> _EXERCISE_
Include in the output exactly the lines from the opening of the data through the line containing "piece by piece.", and nothing more.

> _RECORDED INFORMATION_
◆ ◆ ◆ ◆

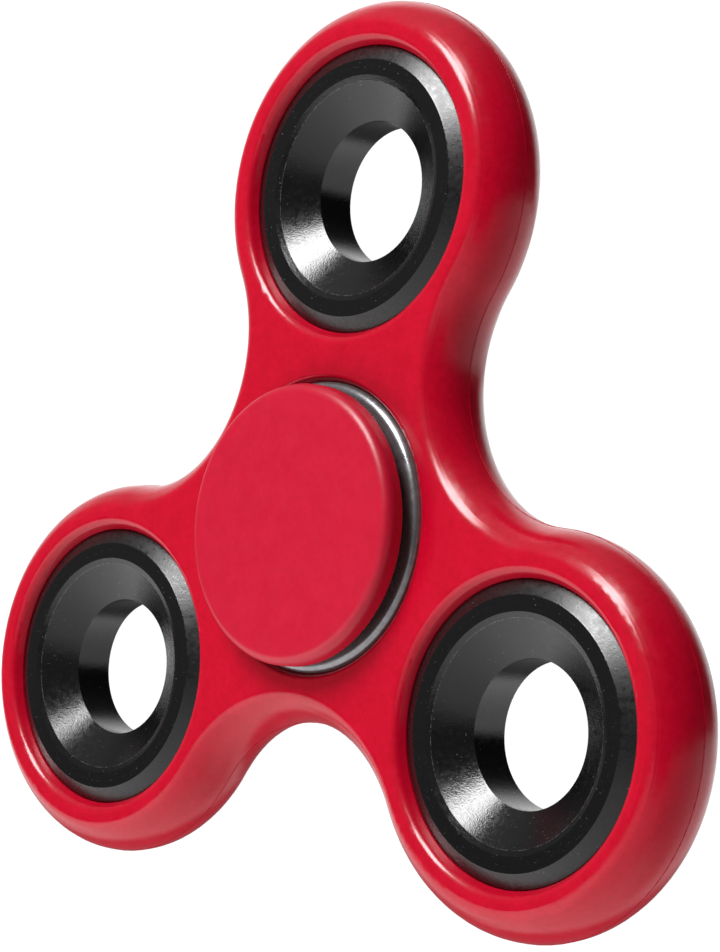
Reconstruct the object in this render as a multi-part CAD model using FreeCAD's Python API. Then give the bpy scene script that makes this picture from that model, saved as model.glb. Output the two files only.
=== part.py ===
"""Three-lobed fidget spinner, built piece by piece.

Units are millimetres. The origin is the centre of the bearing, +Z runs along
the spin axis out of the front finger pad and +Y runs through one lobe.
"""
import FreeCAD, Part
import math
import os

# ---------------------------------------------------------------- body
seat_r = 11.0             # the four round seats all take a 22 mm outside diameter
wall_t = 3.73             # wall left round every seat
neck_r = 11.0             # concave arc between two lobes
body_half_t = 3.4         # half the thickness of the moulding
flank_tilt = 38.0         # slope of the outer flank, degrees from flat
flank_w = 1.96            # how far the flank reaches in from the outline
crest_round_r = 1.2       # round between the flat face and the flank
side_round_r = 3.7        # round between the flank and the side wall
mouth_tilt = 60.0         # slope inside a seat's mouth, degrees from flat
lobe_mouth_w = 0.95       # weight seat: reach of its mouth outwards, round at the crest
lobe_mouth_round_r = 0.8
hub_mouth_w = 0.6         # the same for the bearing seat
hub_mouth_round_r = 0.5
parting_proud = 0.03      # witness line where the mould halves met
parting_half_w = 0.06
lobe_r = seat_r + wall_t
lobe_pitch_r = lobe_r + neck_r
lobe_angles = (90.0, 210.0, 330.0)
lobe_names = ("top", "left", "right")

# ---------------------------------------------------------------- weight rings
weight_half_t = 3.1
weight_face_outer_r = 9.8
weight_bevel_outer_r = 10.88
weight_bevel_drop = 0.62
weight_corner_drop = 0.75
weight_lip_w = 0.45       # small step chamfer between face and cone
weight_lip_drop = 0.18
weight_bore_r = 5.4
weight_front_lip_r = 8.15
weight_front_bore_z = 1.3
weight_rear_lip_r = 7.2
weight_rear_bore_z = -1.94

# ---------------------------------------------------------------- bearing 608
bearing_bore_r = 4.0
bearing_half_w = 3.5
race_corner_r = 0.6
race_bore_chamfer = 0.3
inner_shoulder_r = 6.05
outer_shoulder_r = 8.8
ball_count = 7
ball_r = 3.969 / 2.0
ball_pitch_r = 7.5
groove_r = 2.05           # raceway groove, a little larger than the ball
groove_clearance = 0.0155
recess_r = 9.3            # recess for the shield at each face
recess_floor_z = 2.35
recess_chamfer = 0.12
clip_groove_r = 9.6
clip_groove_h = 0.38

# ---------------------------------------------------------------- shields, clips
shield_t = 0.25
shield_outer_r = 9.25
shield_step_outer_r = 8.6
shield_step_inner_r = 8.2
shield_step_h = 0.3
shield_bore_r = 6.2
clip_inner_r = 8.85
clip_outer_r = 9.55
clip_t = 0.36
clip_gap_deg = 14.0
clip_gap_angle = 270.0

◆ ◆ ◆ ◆

> _THE COMPLETED TASK_
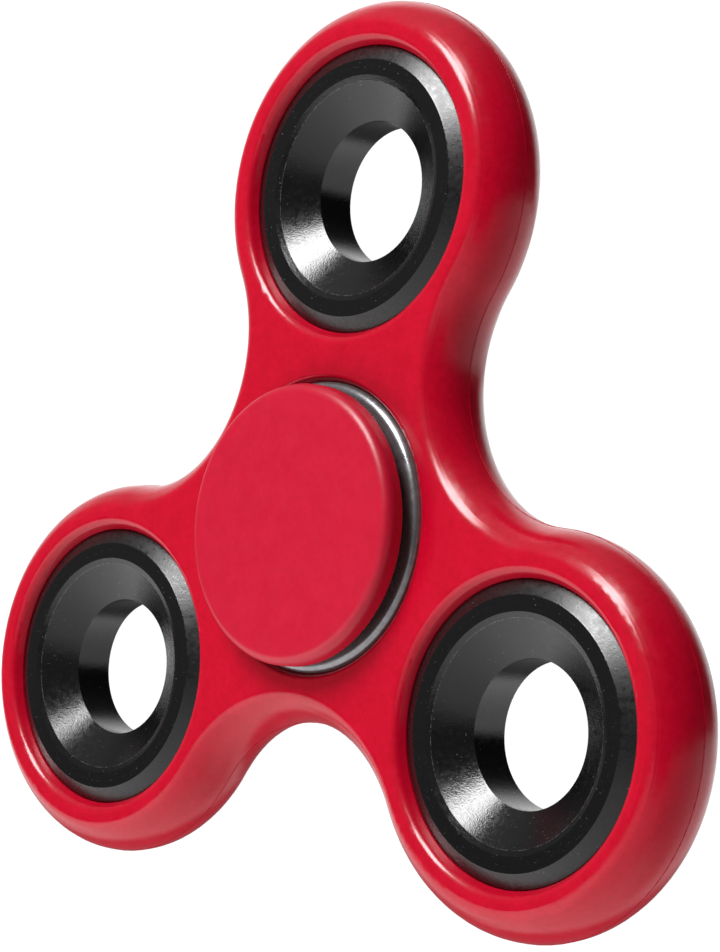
Reconstruct the object in this render as a multi-part CAD model using FreeCAD's Python API. Then give the bpy scene script that makes this picture from that model, saved as model.glb. Output the two files only.
=== part.py ===
"""Three-lobed fidget spinner, built piece by piece.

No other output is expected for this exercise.